At the same time, and aside from a lot of objective evidence that certain music editors of certain OMEL-centric publications don't think their readers will read about anything that's not indie-ish (the New Yorker being apparently some sort of fluke), where my post compacted things--sort of "well, you know, they can't have too many friends, and they like to publish from their friends, and that's cool, and besides, it's only a correction, it's not canonical Eggers"--the quote at the end goes a long way towards expanding the inquiry, and it comes from, of all people, a dude from The Long Winters. He says, "indie-rock culture is the real ghetto of people who have convinced themselves that they're too sensitive to be yelled at or to yell."

This is a perspective I hadn't even considered. The standards Eggers (and, let's be honest, most OMELs) has for himself also extend to other people, so he's not just controlling his own behavior, he's actually limiting the kind of art he's willing to come in contact with. In a quest for expanded respect, it's easy to end up not respecting much at all, simply because the artists involved don't fall into your standards of decorum.

I've always hated this, as you perhaps know--it's porting morality onto art, and the results are never pretty. The two are not in any way, shape, or form compatible, because art is explicitly not life, in its essence unreal and therefore more free, in many ways. To take away this freedom is to take away a big part of why we have art itself.

Any reason you have to not experience art is simply a rationalization and must be recognized as such. Some folks like to talk about the need for filters as if it's something we all agree on, but no, fuck that. If someone gives me music, I'll listen to it, and if I don't like it, I won't listen to again. Any justification I come up with for not listening to something--it's corporate, it's anti-feminist, it's hippie music, it's just a bunch of monkeys with bowling balls rolling them off planks and shreiking--is just a shield for my laziness. The worst thing that can happen is that you get exposed to a perspective you disagree with, and what's so damn bad about that?

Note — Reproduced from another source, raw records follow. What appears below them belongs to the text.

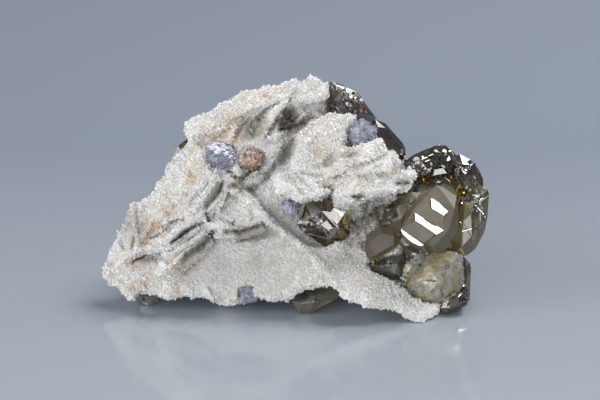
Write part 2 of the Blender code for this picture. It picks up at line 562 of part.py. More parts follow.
def single_crystals(collection):
    """The members of each sphalerite crystal or pair that stands by itself, under the node's name."""
    olive = grown("olive", (
        (-0.6, -5.0), (1.0, -1.0), (2.1, 0.4), (4.7, 0.8), (6.6, 0.1), (9.1, -2.3), (9.6, -4.8),
        (9.8, -7.2), (7.2, -9.2), (5.0, -9.4), (0.8, -6.6)), (
        (4.3, -2.2, 1.87), (6.8, -1.6, 0.58), (9.1, -2.3, 0.16), (7.8, -5.8, 2.8), (4.4, -5.4, 2.5),
        (2.2, -3.8, 1.5), (5.6, -7.8, 1.6)), 1.2, 5.5, collection)
    rear_top = grown("rear_top", (
        (5.9, 24.0), (7.4, 23.6), (9.0, 22.8), (11.3, 21.7), (12.5, 20.5), (13.5, 19.0), (15.3, 16.3),
        (14.4, 14.4), (11.0, 13.0), (7.0, 15.0), (5.2, 18.0), (5.3, 22.2)), (
        (8.2, 22.0, 1.8), (10.4, 20.2, 2.4), (12.4, 17.4, 2.6), (14.2, 15.4, 1.7), (9.0, 17.2, 3.2),
        (6.6, 20.0, 2.0)), 11.0, 7.0, collection)
    rear_low = grown("rear_low", (
        (15.0, 16.2), (17.1, 15.3), (17.5, 14.8), (19.0, 13.0), (20.6, 11.3), (21.3, 10.3), (21.1, 8.2),
        (19.6, 7.0), (16.0, 8.0), (13.6, 11.0), (13.4, 14.4)), (
        (15.6, 14.6, 1.6), (17.1, 14.4, 1.5), (20.4, 10.5, 1.4), (20.0, 8.6, 1.5), (16.0, 10.4, 2.0)),
        9.5, 6.5, collection)
    under = grown("under", (
        (-1.9, -20.0, 0.6), (-0.1, -17.8, 3.4), (1.9, -16.8, 4.4), (7.4, -16.6, 4.4), (8.6, -18.6, 2.6),
        (7.6, -19.6, 1.8), (3.7, -21.8), (2.2, -22.6, -0.1), (-0.2, -22.6, -0.1), (-1.4, -20.7, 0.4)), (
        (0.4, -20.6, 1.1), (3.0, -20.2, 1.3), (5.0, -20.2, 0.4)), -1.2, 6.0, collection)
    lower_left = grown("lower_left", (
        (-32.6, -17.4), (-27.5, -17.6), (-27.9, -19.2), (-28.6, -20.6), (-30.5, -21.2), (-32.3, -20.4),
        (-33.0, -19.0)), ((-31.2, -19.4, 0.9), (-29.2, -19.6, 0.9)), 3.4, 4.5, collection)
    left_rear = grown("left_rear", (
        (-26.2, 7.0), (-25.8, 8.4), (-24.4, 10.8), (-22.6, 12.2), (-19.0, 12.4), (-17.0, 9.0),
        (-19.0, 4.0), (-24.6, 4.4)), ((-23.0, 9.0, 1.6), (-21.0, 7.0, 2.2)), 12.5, 6.0, collection)
    forms = [(TETRA, 0.80), (CUBE, 0.94), (COUNTER_TETRA, 1.0)]
    far = []
    for name, centre, reach, angles in (("far_big", (-4.0, 21.5, 17.5), 5.6, (200, 20, 15)),
                                        ("far_small", (1.8, 22.0, 13.0), 4.2, (160, 35, 5)),
                                        ("far_low", (-6.4, 22.0, 11.6), 3.4, (120, 15, 35))):
        far.append(crystal(name, Vector(centre), reach, turned(*angles), forms, len(name) * 7, collection))
    return {"sphalerite_middle": [olive], "sphalerite_rear_top": [rear_top, rear_low],
            "sphalerite_underside": [under], "sphalerite_lower_left": [lower_left],
            "sphalerite_left_rear": [left_rear], "sphalerite_far_side": far}


def galena_grains(collection):
    """Blocky grey grains with their cube corners worn off."""
    worn = [(CUBE, 0.86), (TETRA, 0.98), (COUNTER_TETRA, 0.98), (DODECA, 1.0)]
    found = {}
    for node, place, reach, angles, stretch in (
            ("galena_left", (-15.9, 9.0, 1.8), 2.9, (20, 30, 10), (1.15, 1.0, 0.76)),
            ("galena_top", (12.6, 12.8, 5.2), 3.1, (40, 10, 25), (0.9, 1.0, 1.05)),
            ("galena_middle", (-1.8, -1.2, 1.6), 1.9, (60, 20, 5), (1.15, 1.0, 0.8)),
            ("galena_low", (-10.2, -19.2, 0.4), 1.9, (15, 45, 12), (1.15, 1.0, 0.68))):
        found[node] = [crystal("worn_" + node, placed(*place), reach, turned(*angles), worn, len(node),
                               collection, stretch)]
    return found


def carbonate_grain(collection):
    """The rusty grain beside the left galena."""
    rhomb = [(CUBE, 0.9), (TETRA, 0.95), (COUNTER_TETRA, 1.05)]
    return [crystal("rust", placed(-9.5, 8.1, 2.7), 2.5, turned(35, 28, 18), rhomb, 11, collection,
                    (1.1, 1.0, 0.9))]


def rooms_for(members, gap, collection):
    rooms = []
    for member in members:
        rooms.append(room_around("room_" + member.name, member, gap, collection))
    return rooms


def fused(node, members, rooms, parts, look):
    """One solid of the crystals that grew together, clear of the rooms given."""
    base = members[0]
    combine(base, members[1:], "UNION")
    combine(base, rooms, "DIFFERENCE")
    solid = largest_body(node, base, parts)
    solid.data.materials.clear()
    solid.data.materials.append(look)
    return solid


def main():
    clear_scene()
    scene = bpy.context.scene
    parts = bpy.data.collections.new("cleiophane_sphalerite")
    shapes = bpy.data.collections.new("shapes_that_are_joined_or_cut")
    scene.collection.children.link(parts)
    scene.collection.children.link(shapes)

    quartz = material("quartz", (0.72, 0.70, 0.67), 0.6)
    olive = material("olive_sphalerite", (0.16, 0.15, 0.09), 0.12)
    galena = material("galena", (0.36, 0.37, 0.44), 0.3, 0.8)
    rust = material("rusty_carbonate", (0.45, 0.30, 0.22), 0.6)

    groups = {"sphalerite_right_cluster": right_cluster(shapes)}
    groups.update(single_crystals(shapes))
    minor = galena_grains(shapes)
    minor["carbonate_grain"] = carbonate_grain(shapes)

    ground = hull("ground", [Vector((x, y, z)) for x in (-60, 60) for y in (-60, 60)
                             for z in (-GROUND_CUT, 0.0)], shapes)
    every_room = []
    grain_rooms = []
    for members in minor.values():
        grain_rooms += rooms_for(members, ROOM, shapes)
    for members in groups.values():
        every_room += rooms_for(members, ROOM, shapes)

    base, lumps = core(shapes)
    combine(base, lumps + front_blades(shapes) + rear_blades(shapes) + feet(shapes), "UNION")
    combine(base, every_room + grain_rooms + [ground], "DIFFERENCE")
    stone = largest_body("quartz_matrix", base, parts)
    stone.data.materials.clear()
    stone.data.materials.append(quartz)

    for node, members in groups.items():
        fused(node, members, [ground], parts, olive)
    for node, members in minor.items():
        fused(node, members, every_room + [ground], parts, rust if node == "carbonate_grain" else galena)

    for part in parts.objects:
        part.data.transform(Matrix.Translation(-MIDDLE * MM))
    for shape in shapes.objects:
        shape.modifiers.clear()
        shape.hide_render = True
        shape.display_type = "WIRE"


main()
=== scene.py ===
"""Looks of the cleiophane sphalerite specimen: sugar-coated quartz blades, glassy olive sphalerite,
galena and a rusty carbonate grain, on a plain floor. Lengths are millimetres until a mesh is made."""

import math
import random

import bmesh
import bpy
import numpy as np
from mathutils import Euler, Matrix, Vector, noise
from mathutils.bvhtree import BVHTree


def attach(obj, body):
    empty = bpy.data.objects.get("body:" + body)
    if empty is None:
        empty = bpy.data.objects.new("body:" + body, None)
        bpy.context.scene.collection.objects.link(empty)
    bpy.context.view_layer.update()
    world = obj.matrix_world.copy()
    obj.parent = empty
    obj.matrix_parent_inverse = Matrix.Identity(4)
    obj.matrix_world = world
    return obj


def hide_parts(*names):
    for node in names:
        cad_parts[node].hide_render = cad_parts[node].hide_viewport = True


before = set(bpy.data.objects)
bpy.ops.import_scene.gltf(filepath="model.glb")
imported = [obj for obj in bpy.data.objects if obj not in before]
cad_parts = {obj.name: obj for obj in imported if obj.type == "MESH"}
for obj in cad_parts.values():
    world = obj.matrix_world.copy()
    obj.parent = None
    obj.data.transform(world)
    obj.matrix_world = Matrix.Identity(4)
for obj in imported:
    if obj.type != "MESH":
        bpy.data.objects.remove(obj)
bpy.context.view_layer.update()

MM = 0.001

# The eye that the places are measured from, as in the part's source
VIEW_TILT = math.radians(18.0)
EYE_DISTANCE = 450.0
SIGHT_POINT = Vector((0.79, -7.55, 21.2))
ACROSS = Vector((1.0, 0.0, 0.0))
UPWARD = Vector((0.0, math.sin(VIEW_TILT), math.cos(VIEW_TILT)))
AWAY = Vector((0.0, math.cos(VIEW_TILT), -math.sin(VIEW_TILT)))


def placed(across, up, back):
    """The point seen at (across, up), back millimetres behind the middle plane."""
    spread = 1.0 + back / EYE_DISTANCE
    return SIGHT_POINT + ACROSS * (across * spread) + UPWARD * (up * spread) + AWAY * back


def seen_at(points):
    """Across, up and back, as the eye sees them, of an array of points in millimetres."""
    offset = points - np.array(SIGHT_POINT)
    back = offset @ np.array(AWAY)
    spread = 1.0 + back / EYE_DISTANCE
    return offset @ np.array(ACROSS) / spread, offset @ np.array(UPWARD) / spread, back


def seen_spot(place):
    """Across, up and back of one place in metres."""
    return [values[0] for values in seen_at(np.array([place]) / MM)]


# Meshes

def new_object(name, mesh):
    made = bpy.data.objects.new(name, mesh)
    bpy.context.scene.collection.objects.link(made)
    return made


def joined(first, second):
    """One object of both meshes."""
    body = bmesh.new()
    body.from_mesh(first.data)
    body.from_mesh(second.data)
    body.to_mesh(first.data)
    body.free()
    bpy.data.objects.remove(second, do_unlink=True)
    return first


def node_copy(node, name):
    """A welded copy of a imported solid, as a new object."""
    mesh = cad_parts[node].data.copy()
    mesh.materials.clear()
    body = bmesh.new()
    body.from_mesh(mesh)
    bmesh.ops.remove_doubles(body, verts=body.verts, dist=1e-7)
    body.to_mesh(mesh)
    body.free()
    mesh.name = name
    return new_object(name, mesh)


def baked(source, name):
    """A plain mesh object of what the source's modifiers make, which takes the source's place."""
    bpy.context.view_layer.update()
    graph = bpy.context.evaluated_depsgraph_get()
    mesh = bpy.data.meshes.new_from_object(source.evaluated_get(graph))
    old = source.data
    bpy.data.objects.remove(source, do_unlink=True)
    if old.users == 0:
        bpy.data.meshes.remove(old)
    mesh.name = name
    return new_object(name, mesh)


def coordinates(mesh):
    """The mesh's points in metres, as an array."""
    flat = np.empty(len(mesh.vertices) * 3, dtype=np.float32)
    mesh.vertices.foreach_get("co", flat)
    return flat.reshape(-1, 3).astype(float)


def normals_of(mesh):
    flat = np.empty(len(mesh.vertices) * 3, dtype=np.float32)
    mesh.vertex_normals.foreach_get("vector", flat)
    return flat.reshape(-1, 3).astype(float)


def noise_at(points, scale, seed):
    """Smooth noise from -1 to 1 at points in millimetres; scale is the size of its lumps."""
    shift = Vector((seed * 13.7, seed * 5.1, seed * 9.3))
    return np.array([noise.noise(Vector(point) / scale + shift) for point in points])


def crumbs_at(points, size):
    """Rounded crumbs with sharp creases between them, from 0 to about 1, at points in millimetres."""
    return np.array([1.0 - noise.voronoi(Vector(point) / size)[0][0] for point in points])


def store(mesh, name, values, domain="POINT"):
    """Keeps one number for each point, or for each face, under a name that the finishes read."""
    layer = mesh.attributes.new(name, "FLOAT", domain)
    layer.data.foreach_set("value", np.asarray(values, dtype=np.float32))


def move_points(mesh, points):
    """Puts the mesh's points at these places, in millimetres."""
    mesh.vertices.foreach_set("co", (points * MM).astype(np.float32).ravel())
    mesh.update()


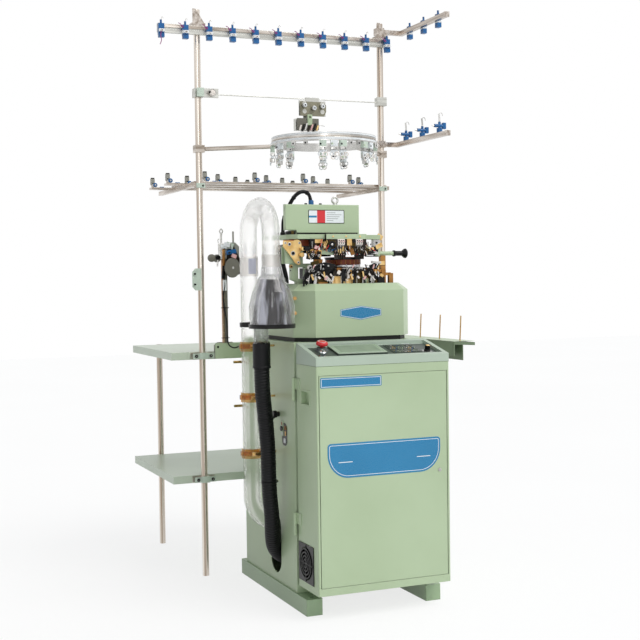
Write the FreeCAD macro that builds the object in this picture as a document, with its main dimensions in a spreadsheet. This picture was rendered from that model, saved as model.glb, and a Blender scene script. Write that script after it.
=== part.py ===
"""Industrial circular knitting machine with its yarn creel, in millimetres.

X runs across the machine, Y from the operator's side to the back, Z up.
The origin is on the floor, in the middle of the four floor-bolt holes.
"""
import FreeCAD
import Part
import math
import os

import Sketcher
from FreeCAD import Placement, Rotation, Vector

# Every driving size, written once. Depths named *_front, *_back or *_depth are
# measured from the front face of the swing cabinet, heights from the floor.
SIZES = {
    # welded base and body
    "skid_length": 671, "skid_width": 58.5, "skid_height": 56.5, "skid_wall": 4,
    "skid_setback": 90, "base_width": 512, "floor_bolt_inset": 25.5, "floor_bolt_bore": 7,
    "body_width": 500, "body_front": 190, "body_back": 716, "body_top": 923,
    "body_sheet": 3, "body_flange": 22, "latch_depth": 311, "latch_height": 615,
    "side_knob_depth": 344, "side_knob_height": 663, "hose_port_depth": 394, "hose_port_radius": 53,
    "hose_port_low": 138, "hose_port_high": 255, "drive_hole_radius": 84,
    "bed_thick": 15, "bed_inset": 9,
    # swing cabinet with its door and console
    "cabinet_width": 496, "cabinet_depth": 175.5, "cabinet_low": 87, "cabinet_high": 851.6,
    "cabinet_sheet": 2, "door_low": 112.6, "door_high": 821.3, "door_half_width": 237.5,
    "door_gap": 2.5, "door_fold": 10, "door_pivot_inset": 15.5, "door_pivot_depth": 8,
    "lock_across": 208, "lock_height": 479, "lock_radius": 6,
    "console_lip": 28.7, "console_slope": 13.7, "console_rim": 16, "console_sink": 12,
    "hinge_across": 257, "hinge_depth": 183, "hinge_radius": 6, "hinge_pin_radius": 3,
    "hinge_length": 76, "hinge_low": 262, "hinge_high": 726,
    "fan_depth": 105, "fan_height": 178.5, "fan_size": 130, "fan_bore": 56,
    "grip_low": 718, "grip_high": 764, "grip_front": 61, "grip_back": 135,
    # knitting head
    "axis_depth": 330, "cover_front": 180, "cover_back": 560,
    "cover_left": 232, "cover_right": 214, "cover_corner": 60, "cover_right_corner": 47, "cover_skirt_top": 1100, "cover_top": 1124,
    "cover_lip": 30, "cover_sheet": 3,
    "cylinder_radius": 58, "cylinder_bore": 50, "cylinder_rise": 67, "needle_count": 72,
    "housing_radius": 96, "table_low": 1105, "table_thick": 14,
    "dial_radius": 63, "dial_gap": 18, "dial_thick": 25, "cutter_teeth": 60,
    "column_left": 212, "column_right": 148, "column_front": 296, "column_back": 322,
    "column_rise": 91, "pivot_across": 207, "pivot_rise": 35, "pivot_radius": 6,
    "plate_rise": 51, "head_plate_thick": 16, "head_left": 229, "head_right": 64,
    "head_front": 270, "head_back": 430, "head_arm_end": 142,
    "box_left": 232, "box_right": 53, "box_front": 300, "box_back": 440, "box_height": 107,
    "box_cover": 20, "box_inner_left": 168, "cable_depth": 372,
    "post_left": 148, "post_right": 167, "handle_end": 202, "grip_end": 255,
    "handle_radius": 7.5,
    # suction duct and hose
    "duct_radius": 31, "duct_wall": 2, "duct_leg_across": 341, "duct_leg_depth": 383, "duct_inlet": 270,
    "duct_arch_centre": 1300, "manifold_face": 125,
    "funnel_across": 328, "funnel_depth": 192, "funnel_radius": 76, "funnel_low": 984,
    "funnel_waist": 1150, "hose_radius": 27.5, "hose_valley": 24.5, "hose_bore": 22, "rib_count": 62,
    # creel
    "pole_radius": 12.5, "pole_wall": 1.5, "pole_top": 2170, "pole_left": 395, "pole_right": 377,
    "pole_depth": 784,
    "shelf_left": 514, "shelf_right": 496, "shelf_back": 1400,
    "shelf_thick": 29.5, "shelf_sheet": 2, "upper_shelf_top": 866, "lower_shelf_top": 390,
    "bar_low": 2072, "bar_high": 2105, "bar_thick": 14, "bar_left": 555, "bar_right": 363,
    "extension_drop": 32, "extension_reach": 475, "extension_front": 405,
    "ring_radius": 191, "ring_low": 1635, "ring_high": 1666, "ring_depth": 492,
    "ring_thick": 14, "guide_height": 1684, "guide_reach": 450, "guide_front": 360,
    "tray_height": 1514, "tray_back": 1270, "tray_left": 488, "tray_right": 410,
    "rail_size": 16, "tray_plank": 44, "wire_height": 1850, "wire_radius": 2,
    "peg_tray_width": 92, "peg_tray_front": 405, "peg_tray_back": 1050,
    "peg_tray_top": 893, "peg_droop": 3, "peg_length": 100, "peg_radius": 2.5, "peg_pitch": 166,
    # fits
    "running_gap": 0.05, "clear_gap": 0.3,
}

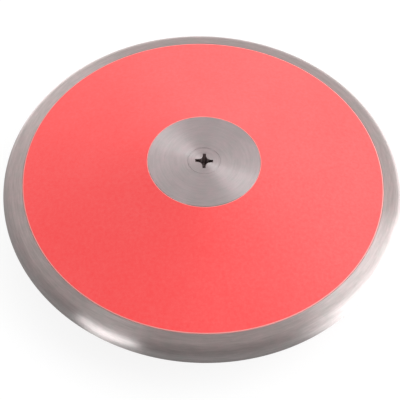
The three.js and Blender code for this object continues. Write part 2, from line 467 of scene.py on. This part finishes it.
def lathe_tree(name, joined, cut):
    """Geometry nodes for a turned piece. A grid is folded round the Z axis and its seam is welded.
    Rings of the joined tool shapes are added to it, and rings of the cut ones are taken away."""
    kinds = {
        "Section": "Geometry",
        "Section Points": "Int",
        "Facets": "Int",
        "Smooth Below": "Float",
        "Weld Distance": "Float",
        "Finish": "Material",
    }
    for tool in (*joined, *cut):
        kinds.update({tool: "Object", f"{tool} Count": "Int", f"{tool} First Angle": "Float"})
    tree, given = open_tree(name, kinds, "Turned")
    grid, point, along = folded_grid(tree, given)
    angle = calculate(tree, "MULTIPLY", (6, 4), "angle", along, 2 * math.pi)
    spin = add_node(tree, "ShaderNodeVectorRotate", (7, 3), "spin", {
        "Vector": point,
        "Angle": angle,
    }, rotation_type="Z_AXIS")
    fold = add_node(tree, "GeometryNodeSetPosition", (8, 1), "fold", {
        "Geometry": grid.outputs["Mesh"],
        "Position": spin,
    })
    weld = add_node(tree, "GeometryNodeMergeByDistance", (9, 1), "weld", {
        "Geometry": fold,
        "Distance": given.outputs["Weld Distance"],
    })
    shape = weld.outputs["Geometry"]
    for number, tool in enumerate((*joined, *cut)):
        ring = ring_of(tree, given, tool, (0, 6 + 5 * number))
        kind = "UNION" if tool in joined else "DIFFERENCE"
        made = add_node(
            tree, "GeometryNodeMeshBoolean", (10 + number, 1), operation=kind, solver="MANIFOLD"
        )
        tree.links.new(shape, made.inputs[1 if kind == "UNION" else 0])
        tree.links.new(ring, made.inputs[1])
        shape = made.outputs["Mesh"]
    corner = add_node(tree, "GeometryNodeInputMeshEdgeAngle", (13, 3))
    sharp = add_node(tree, "FunctionNodeCompare", (14, 3), "sharp", {
        "A": corner,
        "B": given.outputs["Smooth Below"],
    }, data_type="FLOAT", operation="GREATER_THAN")
    smooth_faces = add_node(tree, "GeometryNodeSetShadeSmooth", (14, 1), "smooth faces", {
        "Geometry": shape,
        "Shade Smooth": True,
    }, domain="FACE")
    sharp_edges = add_node(tree, "GeometryNodeSetShadeSmooth", (15, 1), "sharp edges", {
        "Geometry": smooth_faces,
        "Shade Smooth": False,
        "Selection": sharp,
    }, domain="EDGE")
    close_tree(tree, given, sharp_edges, 16, "Turned")
    return tree


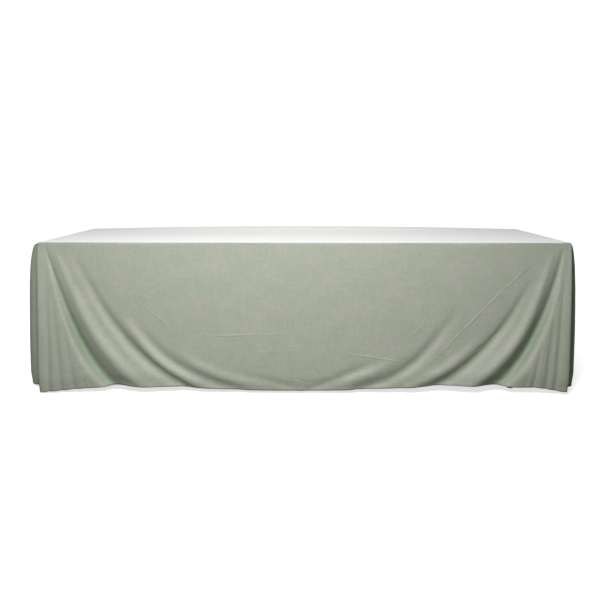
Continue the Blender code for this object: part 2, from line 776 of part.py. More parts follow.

This is something that annoys me about all genre partisans, not just indie kids, although they are the closest at hand. Why would you want things to be so narrow? When you have the opportunity to go anywhere, why stay at home? Why not be expansive? This is why, by the way, it especially annoys me when indie-rockers talk about politics; you're not just preaching to a political choir, you're preaching to a music...um, choir. You know what I mean. Politics is by its nature concerned with the world, all-encompassing, omnivorous, devouring. When you seem to be closing your eyes to 99% of the world, why should we listen to have to say about politics? It never ceases to amaze me that people whose minds have ostensibly been broadened, who are apparently liberals, can choose to listen to such a narrow swath of artistic production, especially one that's so eager to confirm their prejudices.

And then, of course, there is the Believer's reply to the above quote: "When it's genuine, though, it's different." We don't really need to address that anymore, do we?